The Golden State Warriors' problem over the past few years was simple. They were an offensive team that had zero in the defensive department. That seemed to change last season when team management traded star guard Monta Ellis to the Milwaukee Bucks for center Andrew Bogut, but the Australian seven-footer has only appeared in four games for the team due to injury.
The Warriors have been great this season in spite of Bogut's absence. Head coach Mark Jackson has his young players utilizing a high-scoring offense while also ranking fifth in rebounding.

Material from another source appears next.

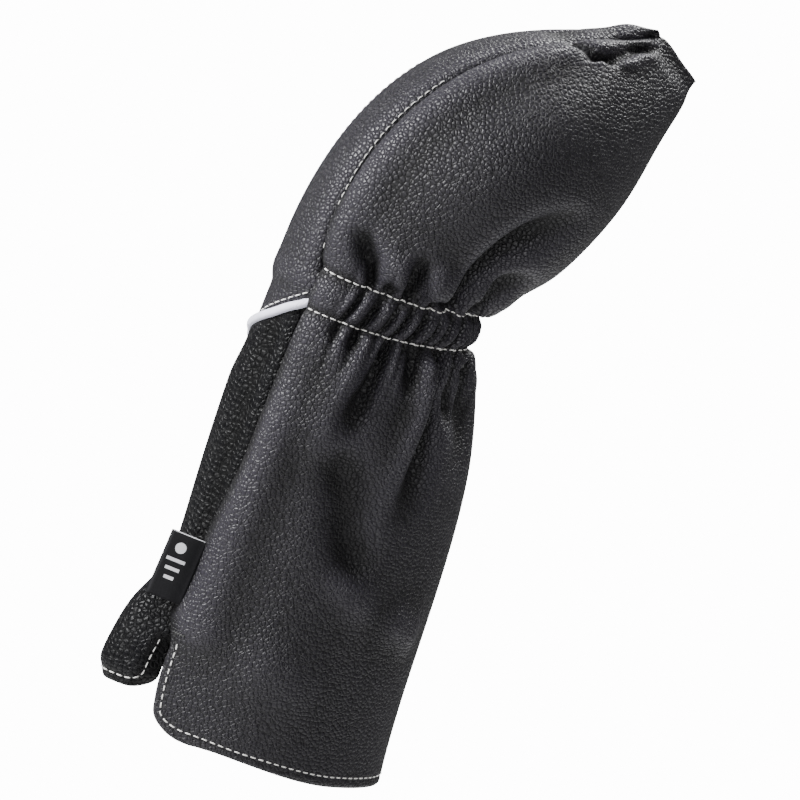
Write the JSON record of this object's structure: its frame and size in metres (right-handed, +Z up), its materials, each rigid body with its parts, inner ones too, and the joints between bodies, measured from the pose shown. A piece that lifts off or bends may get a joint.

Granted, Golden State also ranks 22nd in points allowed, but the differences in this year's team compared to ones of years past are notable.
This year's squad has no interest in waiting to win as the team rebuilds. It wants to win now. It has already defeated the defending-champion Miami Heat once this season and is ready to compete with anyone up to the challenge.
Don't be so quick to count out this team's youth. The Warriors finally have an identity, and are eager to show it off.
The Celtics knew that this year would be an adjustment, as star guard Ray Allen left to join the Miami Heat. GM Danny Ainge brought in Courtney Lee and Jason Terry to man the 2, but neither one has been much of a factor. Lee is little more than a sharpshooting role player, and Terry is on the wrong side of 35.
Throw in disappointing performances from Brandon Bass and Kevin Garnett slowing down with age, and the Celtics' defense was far from the tough unit long established by head coach Doc Rivers. Entering the month of January, Boston was just 14-16.
But then, nothing short of basketball magic happened. Following a loss, Boston went on a winning streak that now numbers six games. They look like the Celtics of old and are priming themselves for a run to the playoffs, at which point their collective experience could become incredibly dangerous.
Fans know that there are no Celtics like the tough-defensive Celtics, and that makes us all the more happy to have them back.